This piece is a tribute to the life story of Amanda Lenetta Asque, an incredible woman who in spite of being a victim of substance abuse and many other traumas, was able to transcend the hardships life dealt her, and is now a substance abuse counselor in Chicago who frequently travels nationally to help women in need. In her own words, "My struggles are not in vain; they are a means for me to connect with hundreds of other women to inspire them that life is beautiful."

 

The spoken word portion of the piece here is taken directly from an interview I had with her 2015. Amanda's recounting of her life events was at times incredibly lucid and insightful, and at others more fragmented. This fragmentation alternating with haunting clarity is reflected in the parts of the interview I chose for this piece. The music that surrounds Amanda's voice is comprised of cello, piano, the sounds of Amanda breathing, street sounds, waves crashing, and electronics. The work divides roughly into three sections:

I Childhood

II Addiction

III Homecoming

AMANDA NARRATIVE TRANSCRIPTION

 

I Childhood

 

“She wanted a boy, I know that, and here I come, this big, bouncing… I think I came here on fire.

 

And what I mean by that is I had this enormous amount of energy, but I didn’t know what to do with it…

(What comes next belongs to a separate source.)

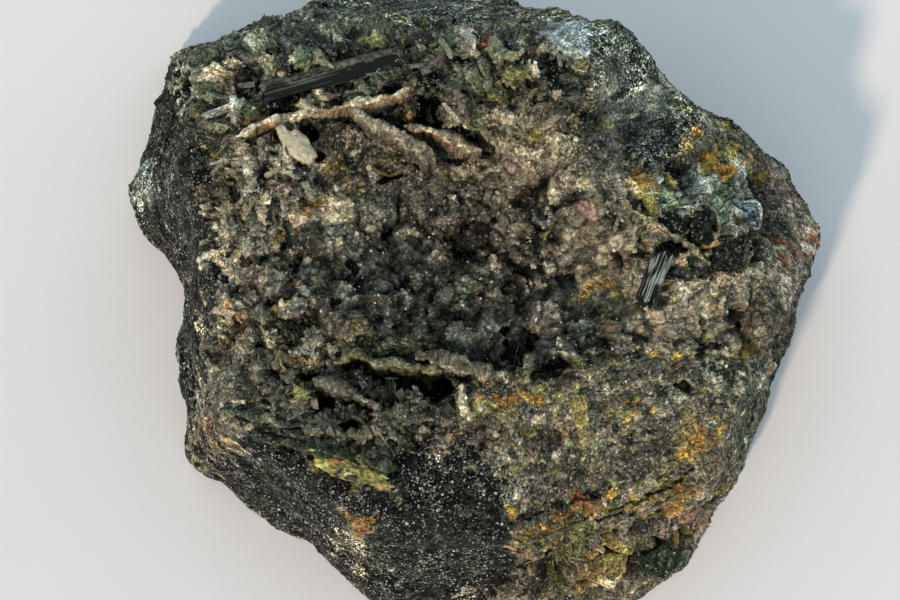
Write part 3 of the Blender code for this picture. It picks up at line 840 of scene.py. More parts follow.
def disc_grid(side):
    """A square grid carried onto the unit disc with equal areas: each square ring becomes a round one."""
    a, b = np.meshgrid(np.linspace(-1, 1, side), np.linspace(-1, 1, side))
    wide = np.abs(a) > np.abs(b)
    radius = np.where(wide, a, b)
    with np.errstate(divide="ignore", invalid="ignore"):
        turn = np.where(wide, math.pi / 4 * b / a, math.pi / 2 - math.pi / 4 * a / b)
    turn = np.nan_to_num(turn)
    return radius * np.cos(turn), radius * np.sin(turn)


def face_crust():
    """The part of the block that looks at the eye, on a disc-shaped grid of rays: relief stands up from the
    core, holes are sunk along the line of sight, and the edge dips into the block and is closed behind."""
    u, v = disc_grid(FACE_SIDE)
    turn = np.arctan2(v, u)
    radius = np.hypot(u, v) * np.interp(np.degrees(turn) % 360, np.arange(361), np.append(reach, reach[0]))
    x, y = FACE_MIDDLE[0] + radius * np.cos(turn), FACE_MIDDLE[1] + radius * np.sin(turn)
    start = EYE + view_ray(x, y) * RAY_START
    quads = grid_faces(FACE_SIDE, FACE_SIDE)[:, ::-1]
    base = blurred(draped(start.reshape(-1, 3), quads, core).reshape(start.shape), 2)
    push = unit(normals_of(base, BACK) + PUSH_LEAN * BACK).reshape(-1, 3)
    x, y, flat = x.ravel(), y.ravel(), base.reshape(-1, 3)
    height, painted_relief_shade, textures = relief(flat, x, y, 1.0)
    near_x, near_y = (at + 3 * cloud(flat, 1.3, 51, 2) for at in (x, y))
    sunk = np.zeros(len(flat))
    for *spot, depth in HOLES:
        sunk = np.maximum(sunk, depth * inside(near_x, near_y, spot, 0.12))
    edge = face_share(x, y)
    rim = smooth_step(edge, 0.965, 1.0)
    lift = height + 0.05 * (1 - rim)
    moved = flat + push * (lift * MM)[:, None] - BACK * ((sunk + rim * EDGE_DIP) * MM)[:, None]
    colour = rock_colour(flat, x, y, painted_relief_shade, textures, 1.0)
    # Painted shade: the deeper a hole, the darker its colour, near black at the bottom of the deep ones.
    colour[:, :3] *= np.clip(1.45 - 0.33 * sunk, 0.04, 1)[:, None]
    order = np.arange(FACE_SIDE**2).reshape(FACE_SIDE, FACE_SIDE)
    border = np.concatenate((order[0, :-1], order[:-1, -1], order[-1, :0:-1], order[:0:-1, 0]))
    points = np.concatenate((moved, [moved[border].mean(0) - BACK * CLOSED_BEHIND * MM]))
    faces = quads, fan_faces(border, len(moved))
    tint = np.concatenate((colour, colour[:1]))
    mesh = new_mesh("face_crust", points, *faces, smooth=False, colour=tint)
    normal = normals_of(blurred(moved.reshape(base.shape), 2), BACK).reshape(-1, 3)
    return new_object("face_crust", mesh), moved, normal, colour, (x, edge, sunk), textures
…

 I was everywhere, and I was so tiny...

                             I was just like on top of the world --in the beginning...

 

If you told me to go right, I went left with an attitude,

Me you couldn’t tell me nothing, nobody could tell me nothing, I didn’t like authority or anything.

 

(sound of Amanda breathing)

 

My Mom, she was really beautiful, but there was always something,

you could tell there was something bothering her.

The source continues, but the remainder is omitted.